◆ Exercise objective ◆
Using the records below, quote only the span that opens with the line containing "translate([left_nut_x, front_y - nuts_out, 0])" and closes with the line containing "if empty is", exactly and inclusively.

◆ Records ◆

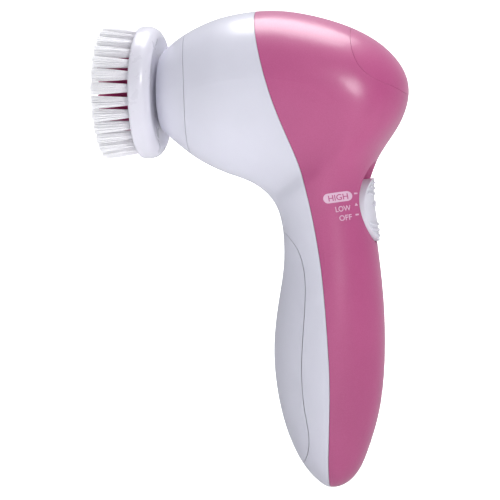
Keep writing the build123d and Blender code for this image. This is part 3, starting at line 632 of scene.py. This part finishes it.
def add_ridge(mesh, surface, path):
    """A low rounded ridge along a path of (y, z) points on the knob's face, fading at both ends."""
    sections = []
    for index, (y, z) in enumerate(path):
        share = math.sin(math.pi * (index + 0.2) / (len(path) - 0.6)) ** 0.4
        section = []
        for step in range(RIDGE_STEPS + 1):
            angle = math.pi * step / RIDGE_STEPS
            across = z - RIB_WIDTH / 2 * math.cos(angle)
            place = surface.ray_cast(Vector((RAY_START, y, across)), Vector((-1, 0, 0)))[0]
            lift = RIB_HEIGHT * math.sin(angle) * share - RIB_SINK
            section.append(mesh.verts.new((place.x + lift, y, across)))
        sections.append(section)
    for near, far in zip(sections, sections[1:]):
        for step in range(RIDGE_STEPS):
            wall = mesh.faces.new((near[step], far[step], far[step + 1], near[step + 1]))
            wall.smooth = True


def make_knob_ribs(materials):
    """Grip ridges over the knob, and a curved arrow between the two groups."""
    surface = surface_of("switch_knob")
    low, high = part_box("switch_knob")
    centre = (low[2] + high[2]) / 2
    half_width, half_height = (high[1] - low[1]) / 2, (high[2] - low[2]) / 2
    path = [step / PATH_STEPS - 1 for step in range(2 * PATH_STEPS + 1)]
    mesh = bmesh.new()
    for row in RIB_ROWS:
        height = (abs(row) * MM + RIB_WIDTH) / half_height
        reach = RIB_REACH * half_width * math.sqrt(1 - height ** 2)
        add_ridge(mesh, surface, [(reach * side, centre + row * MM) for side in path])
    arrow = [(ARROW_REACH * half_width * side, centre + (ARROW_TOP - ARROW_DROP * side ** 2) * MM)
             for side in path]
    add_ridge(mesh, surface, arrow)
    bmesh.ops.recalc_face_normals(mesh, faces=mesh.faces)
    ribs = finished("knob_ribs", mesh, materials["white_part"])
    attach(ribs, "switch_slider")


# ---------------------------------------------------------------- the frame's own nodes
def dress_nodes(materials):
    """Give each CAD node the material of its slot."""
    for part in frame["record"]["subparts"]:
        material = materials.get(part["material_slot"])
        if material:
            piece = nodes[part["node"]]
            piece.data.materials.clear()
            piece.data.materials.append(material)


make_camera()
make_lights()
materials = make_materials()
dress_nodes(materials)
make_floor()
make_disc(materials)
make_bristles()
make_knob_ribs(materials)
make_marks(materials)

...

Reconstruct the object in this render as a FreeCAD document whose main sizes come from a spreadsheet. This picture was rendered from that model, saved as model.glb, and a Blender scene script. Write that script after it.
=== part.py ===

* * *

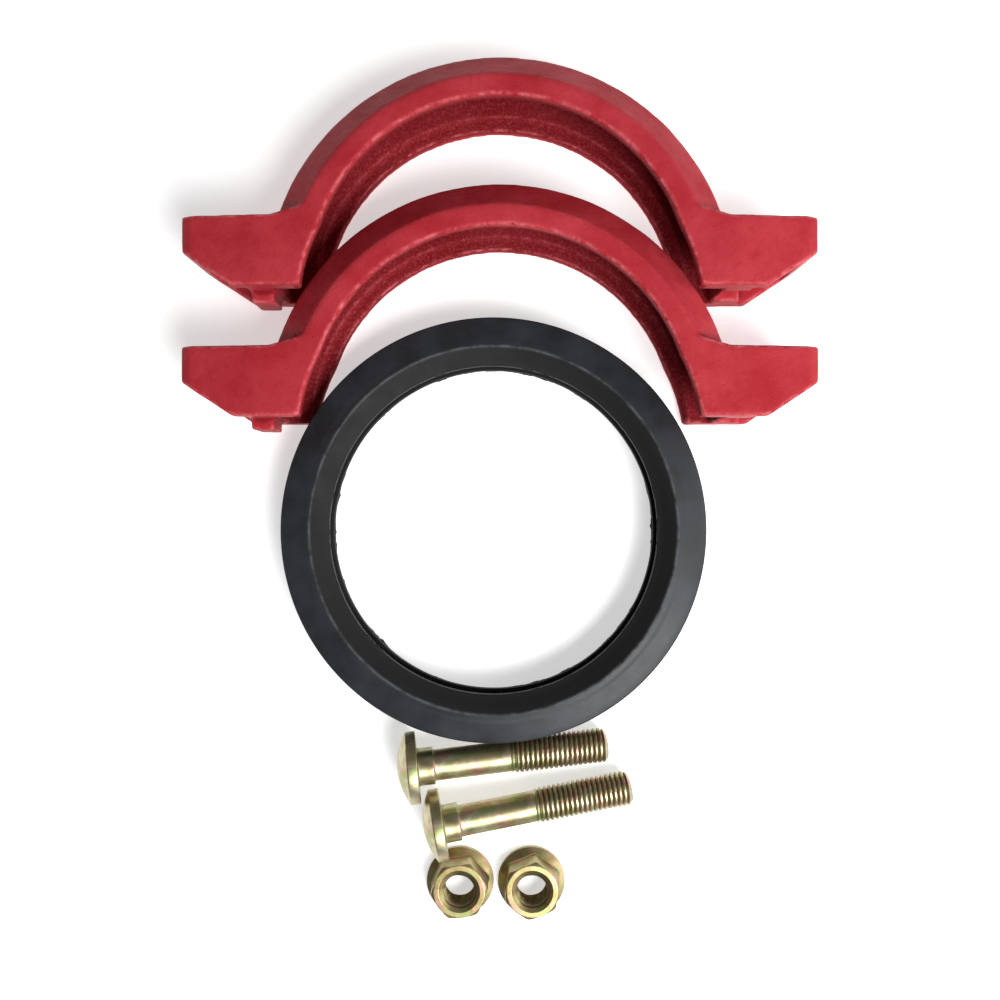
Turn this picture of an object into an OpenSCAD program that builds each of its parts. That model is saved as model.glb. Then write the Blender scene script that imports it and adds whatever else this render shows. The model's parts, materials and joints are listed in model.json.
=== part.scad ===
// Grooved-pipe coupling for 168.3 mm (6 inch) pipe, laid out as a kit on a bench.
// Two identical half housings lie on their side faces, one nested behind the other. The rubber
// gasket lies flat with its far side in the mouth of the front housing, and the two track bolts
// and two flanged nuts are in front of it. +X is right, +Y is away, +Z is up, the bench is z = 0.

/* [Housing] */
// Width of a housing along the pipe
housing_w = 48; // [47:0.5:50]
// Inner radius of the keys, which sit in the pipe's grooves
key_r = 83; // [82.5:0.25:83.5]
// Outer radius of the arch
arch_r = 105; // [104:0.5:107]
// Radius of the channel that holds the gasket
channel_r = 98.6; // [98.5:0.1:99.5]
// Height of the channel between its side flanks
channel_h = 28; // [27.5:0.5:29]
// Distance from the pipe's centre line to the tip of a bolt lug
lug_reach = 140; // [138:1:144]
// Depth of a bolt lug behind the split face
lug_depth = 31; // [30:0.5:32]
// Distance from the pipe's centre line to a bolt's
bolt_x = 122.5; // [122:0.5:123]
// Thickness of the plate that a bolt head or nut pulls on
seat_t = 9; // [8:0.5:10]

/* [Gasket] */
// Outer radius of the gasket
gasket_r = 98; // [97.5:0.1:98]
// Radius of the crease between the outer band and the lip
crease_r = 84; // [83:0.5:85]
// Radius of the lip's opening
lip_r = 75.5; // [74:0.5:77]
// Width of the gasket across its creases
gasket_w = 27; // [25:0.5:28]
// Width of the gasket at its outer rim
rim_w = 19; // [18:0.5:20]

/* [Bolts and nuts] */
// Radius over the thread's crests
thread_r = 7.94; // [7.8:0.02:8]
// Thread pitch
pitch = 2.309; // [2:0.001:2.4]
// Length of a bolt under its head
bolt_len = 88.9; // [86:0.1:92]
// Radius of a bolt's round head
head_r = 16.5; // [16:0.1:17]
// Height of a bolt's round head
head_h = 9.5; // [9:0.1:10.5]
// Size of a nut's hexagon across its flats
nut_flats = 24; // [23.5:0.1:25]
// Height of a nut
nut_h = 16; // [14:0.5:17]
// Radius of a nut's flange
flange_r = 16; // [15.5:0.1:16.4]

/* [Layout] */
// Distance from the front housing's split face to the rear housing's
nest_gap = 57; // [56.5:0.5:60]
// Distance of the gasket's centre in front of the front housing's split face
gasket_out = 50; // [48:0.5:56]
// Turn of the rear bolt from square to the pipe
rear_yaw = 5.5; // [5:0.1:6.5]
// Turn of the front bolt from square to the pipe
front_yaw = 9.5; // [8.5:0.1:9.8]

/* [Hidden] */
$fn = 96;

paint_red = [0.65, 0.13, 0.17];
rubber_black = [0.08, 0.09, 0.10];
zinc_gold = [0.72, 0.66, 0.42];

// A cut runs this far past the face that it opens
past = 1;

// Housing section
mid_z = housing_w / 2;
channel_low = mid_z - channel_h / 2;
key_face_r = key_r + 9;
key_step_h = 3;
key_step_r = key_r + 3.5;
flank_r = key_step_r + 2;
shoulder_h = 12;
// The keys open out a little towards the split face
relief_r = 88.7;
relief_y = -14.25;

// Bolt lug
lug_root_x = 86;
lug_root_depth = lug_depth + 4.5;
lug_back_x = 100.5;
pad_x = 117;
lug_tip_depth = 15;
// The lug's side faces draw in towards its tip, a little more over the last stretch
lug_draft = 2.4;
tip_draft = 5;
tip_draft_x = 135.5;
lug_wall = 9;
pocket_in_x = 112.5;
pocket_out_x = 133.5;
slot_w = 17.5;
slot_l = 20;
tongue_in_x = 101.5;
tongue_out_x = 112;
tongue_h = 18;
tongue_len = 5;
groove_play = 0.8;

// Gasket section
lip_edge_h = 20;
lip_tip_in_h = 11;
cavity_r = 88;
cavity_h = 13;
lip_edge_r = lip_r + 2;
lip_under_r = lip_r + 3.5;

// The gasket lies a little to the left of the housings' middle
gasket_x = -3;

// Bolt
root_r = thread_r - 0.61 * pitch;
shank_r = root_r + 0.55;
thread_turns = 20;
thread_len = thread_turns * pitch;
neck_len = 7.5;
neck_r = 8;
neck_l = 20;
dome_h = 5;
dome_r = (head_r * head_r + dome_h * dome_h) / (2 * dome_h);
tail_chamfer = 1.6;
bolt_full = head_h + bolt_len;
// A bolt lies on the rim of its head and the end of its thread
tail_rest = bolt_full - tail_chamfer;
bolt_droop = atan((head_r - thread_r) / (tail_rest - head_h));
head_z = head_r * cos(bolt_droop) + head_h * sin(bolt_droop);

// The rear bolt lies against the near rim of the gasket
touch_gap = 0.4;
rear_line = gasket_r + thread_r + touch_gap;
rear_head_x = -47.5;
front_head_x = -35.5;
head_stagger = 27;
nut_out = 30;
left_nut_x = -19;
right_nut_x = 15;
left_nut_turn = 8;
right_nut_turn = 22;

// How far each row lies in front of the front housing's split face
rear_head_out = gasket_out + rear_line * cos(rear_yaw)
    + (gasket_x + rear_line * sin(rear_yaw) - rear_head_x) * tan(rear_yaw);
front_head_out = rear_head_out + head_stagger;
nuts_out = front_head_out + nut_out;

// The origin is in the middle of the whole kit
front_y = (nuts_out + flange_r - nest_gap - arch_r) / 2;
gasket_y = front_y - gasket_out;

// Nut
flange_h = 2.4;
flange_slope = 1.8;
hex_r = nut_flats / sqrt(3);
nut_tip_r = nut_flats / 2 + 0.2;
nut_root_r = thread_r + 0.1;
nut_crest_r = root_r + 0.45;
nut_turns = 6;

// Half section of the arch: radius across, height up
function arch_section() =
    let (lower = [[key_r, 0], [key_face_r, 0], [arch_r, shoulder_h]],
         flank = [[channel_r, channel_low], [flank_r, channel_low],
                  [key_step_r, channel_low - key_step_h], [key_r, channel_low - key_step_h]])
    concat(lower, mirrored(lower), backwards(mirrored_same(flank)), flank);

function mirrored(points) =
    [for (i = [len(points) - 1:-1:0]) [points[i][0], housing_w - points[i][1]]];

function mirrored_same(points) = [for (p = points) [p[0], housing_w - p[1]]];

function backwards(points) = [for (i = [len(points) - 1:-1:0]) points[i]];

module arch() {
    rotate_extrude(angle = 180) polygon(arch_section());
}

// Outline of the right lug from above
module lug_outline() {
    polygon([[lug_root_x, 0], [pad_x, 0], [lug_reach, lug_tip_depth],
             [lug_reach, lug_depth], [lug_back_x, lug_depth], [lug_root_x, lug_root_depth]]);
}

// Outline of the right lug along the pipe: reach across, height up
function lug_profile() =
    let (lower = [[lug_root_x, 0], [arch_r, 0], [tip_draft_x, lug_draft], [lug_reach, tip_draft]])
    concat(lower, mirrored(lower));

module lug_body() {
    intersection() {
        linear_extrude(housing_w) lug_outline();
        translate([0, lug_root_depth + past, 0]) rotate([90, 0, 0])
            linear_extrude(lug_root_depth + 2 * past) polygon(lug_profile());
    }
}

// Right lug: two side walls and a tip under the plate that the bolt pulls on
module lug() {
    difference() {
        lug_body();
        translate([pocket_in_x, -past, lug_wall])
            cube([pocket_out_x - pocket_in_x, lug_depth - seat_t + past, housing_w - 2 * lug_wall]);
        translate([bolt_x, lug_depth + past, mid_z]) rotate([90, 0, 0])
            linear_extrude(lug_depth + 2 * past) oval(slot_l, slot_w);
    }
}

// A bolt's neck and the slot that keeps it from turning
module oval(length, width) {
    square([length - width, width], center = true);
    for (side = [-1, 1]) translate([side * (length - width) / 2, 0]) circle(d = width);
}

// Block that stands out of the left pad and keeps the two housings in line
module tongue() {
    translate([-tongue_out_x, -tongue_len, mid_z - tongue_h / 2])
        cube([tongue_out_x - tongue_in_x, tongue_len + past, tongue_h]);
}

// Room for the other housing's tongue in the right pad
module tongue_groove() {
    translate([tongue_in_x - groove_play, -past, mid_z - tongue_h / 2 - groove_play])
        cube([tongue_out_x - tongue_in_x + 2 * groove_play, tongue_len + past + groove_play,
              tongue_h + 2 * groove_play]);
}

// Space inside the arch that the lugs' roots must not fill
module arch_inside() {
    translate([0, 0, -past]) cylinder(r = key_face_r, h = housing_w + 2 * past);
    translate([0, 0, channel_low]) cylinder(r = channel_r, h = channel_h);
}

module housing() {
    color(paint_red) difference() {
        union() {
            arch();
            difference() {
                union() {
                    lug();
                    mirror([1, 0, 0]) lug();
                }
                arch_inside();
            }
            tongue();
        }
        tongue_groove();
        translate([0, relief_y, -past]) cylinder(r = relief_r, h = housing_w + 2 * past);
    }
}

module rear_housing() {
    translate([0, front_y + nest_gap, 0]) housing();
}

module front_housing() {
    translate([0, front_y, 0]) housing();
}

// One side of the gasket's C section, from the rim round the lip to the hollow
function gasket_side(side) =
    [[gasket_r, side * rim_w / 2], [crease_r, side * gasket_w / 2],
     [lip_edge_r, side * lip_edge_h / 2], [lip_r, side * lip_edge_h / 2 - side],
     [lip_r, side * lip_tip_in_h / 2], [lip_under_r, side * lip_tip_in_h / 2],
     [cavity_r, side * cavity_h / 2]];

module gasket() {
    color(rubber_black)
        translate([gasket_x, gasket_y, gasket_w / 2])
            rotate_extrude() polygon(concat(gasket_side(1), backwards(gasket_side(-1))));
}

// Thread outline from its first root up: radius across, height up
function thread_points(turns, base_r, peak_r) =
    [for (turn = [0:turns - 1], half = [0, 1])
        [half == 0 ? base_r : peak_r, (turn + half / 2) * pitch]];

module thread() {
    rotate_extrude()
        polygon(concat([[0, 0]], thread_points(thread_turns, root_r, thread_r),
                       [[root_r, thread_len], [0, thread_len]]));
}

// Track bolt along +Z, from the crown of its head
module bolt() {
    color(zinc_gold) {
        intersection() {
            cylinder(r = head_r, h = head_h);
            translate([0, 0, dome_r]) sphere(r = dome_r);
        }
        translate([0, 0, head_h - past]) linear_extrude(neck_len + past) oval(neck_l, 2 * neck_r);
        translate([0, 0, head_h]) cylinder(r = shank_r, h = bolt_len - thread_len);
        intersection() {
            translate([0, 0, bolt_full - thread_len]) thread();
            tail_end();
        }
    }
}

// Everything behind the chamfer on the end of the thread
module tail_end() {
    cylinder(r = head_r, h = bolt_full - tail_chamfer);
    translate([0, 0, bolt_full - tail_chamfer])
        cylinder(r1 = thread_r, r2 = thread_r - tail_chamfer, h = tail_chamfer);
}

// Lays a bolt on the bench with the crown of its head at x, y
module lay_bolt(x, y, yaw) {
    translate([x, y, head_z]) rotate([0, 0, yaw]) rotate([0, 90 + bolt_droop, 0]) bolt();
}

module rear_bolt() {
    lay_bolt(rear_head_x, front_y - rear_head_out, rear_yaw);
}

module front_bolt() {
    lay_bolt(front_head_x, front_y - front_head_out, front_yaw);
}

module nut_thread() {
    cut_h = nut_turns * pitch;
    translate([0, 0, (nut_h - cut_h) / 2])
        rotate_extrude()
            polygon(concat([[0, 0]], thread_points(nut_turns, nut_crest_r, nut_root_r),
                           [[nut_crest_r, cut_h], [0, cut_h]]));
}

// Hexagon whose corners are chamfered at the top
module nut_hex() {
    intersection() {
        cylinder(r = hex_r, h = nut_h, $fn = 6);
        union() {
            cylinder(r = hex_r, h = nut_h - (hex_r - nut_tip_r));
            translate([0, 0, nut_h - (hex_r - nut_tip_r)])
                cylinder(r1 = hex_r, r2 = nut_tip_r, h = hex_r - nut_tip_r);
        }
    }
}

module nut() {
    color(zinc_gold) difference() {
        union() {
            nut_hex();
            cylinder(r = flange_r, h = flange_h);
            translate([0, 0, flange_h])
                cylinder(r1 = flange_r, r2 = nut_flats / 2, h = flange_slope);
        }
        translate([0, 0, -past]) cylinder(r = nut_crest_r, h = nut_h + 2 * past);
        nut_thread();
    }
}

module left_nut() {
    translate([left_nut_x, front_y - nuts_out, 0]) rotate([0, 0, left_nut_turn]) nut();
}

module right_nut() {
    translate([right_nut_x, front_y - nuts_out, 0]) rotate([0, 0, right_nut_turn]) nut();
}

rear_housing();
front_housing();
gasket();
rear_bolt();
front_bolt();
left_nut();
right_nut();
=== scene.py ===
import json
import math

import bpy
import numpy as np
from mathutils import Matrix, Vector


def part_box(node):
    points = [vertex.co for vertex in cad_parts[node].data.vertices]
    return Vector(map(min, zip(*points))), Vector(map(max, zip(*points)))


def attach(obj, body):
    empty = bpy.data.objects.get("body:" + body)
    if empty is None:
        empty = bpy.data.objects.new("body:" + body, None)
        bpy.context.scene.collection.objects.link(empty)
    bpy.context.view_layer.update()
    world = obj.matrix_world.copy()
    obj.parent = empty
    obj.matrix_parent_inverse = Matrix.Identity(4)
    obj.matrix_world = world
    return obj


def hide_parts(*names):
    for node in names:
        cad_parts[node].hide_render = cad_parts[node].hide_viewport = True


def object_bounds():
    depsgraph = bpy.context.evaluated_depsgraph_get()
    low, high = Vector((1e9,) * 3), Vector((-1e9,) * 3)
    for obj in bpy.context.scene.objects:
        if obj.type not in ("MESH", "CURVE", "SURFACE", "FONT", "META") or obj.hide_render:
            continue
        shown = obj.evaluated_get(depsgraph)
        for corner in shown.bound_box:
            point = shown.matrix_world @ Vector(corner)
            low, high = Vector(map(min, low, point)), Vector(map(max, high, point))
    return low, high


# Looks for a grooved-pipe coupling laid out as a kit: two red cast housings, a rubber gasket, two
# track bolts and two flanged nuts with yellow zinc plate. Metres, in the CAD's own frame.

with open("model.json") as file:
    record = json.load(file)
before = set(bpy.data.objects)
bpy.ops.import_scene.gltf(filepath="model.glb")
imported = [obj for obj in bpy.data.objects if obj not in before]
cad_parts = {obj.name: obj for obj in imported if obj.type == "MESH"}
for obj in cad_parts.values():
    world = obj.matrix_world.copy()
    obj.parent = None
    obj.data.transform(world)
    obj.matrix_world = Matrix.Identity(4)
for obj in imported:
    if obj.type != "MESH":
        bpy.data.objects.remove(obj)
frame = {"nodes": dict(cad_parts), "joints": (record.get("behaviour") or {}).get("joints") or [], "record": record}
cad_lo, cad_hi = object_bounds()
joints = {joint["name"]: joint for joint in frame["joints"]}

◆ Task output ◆
    translate([left_nut_x, front_y - nuts_out, 0]) rotate([0, 0, left_nut_turn]) nut();
}

module right_nut() {
    translate([right_nut_x, front_y - nuts_out, 0]) rotate([0, 0, right_nut_turn]) nut();
}

rear_housing();
front_housing();
gasket();
rear_bolt();
front_bolt();
left_nut();
right_nut();
=== scene.py ===
import json
import math

import bpy
import numpy as np
from mathutils import Matrix, Vector


def part_box(node):
    points = [vertex.co for vertex in cad_parts[node].data.vertices]
    return Vector(map(min, zip(*points))), Vector(map(max, zip(*points)))


def attach(obj, body):
    empty = bpy.data.objects.get("body:" + body)
    if empty is None:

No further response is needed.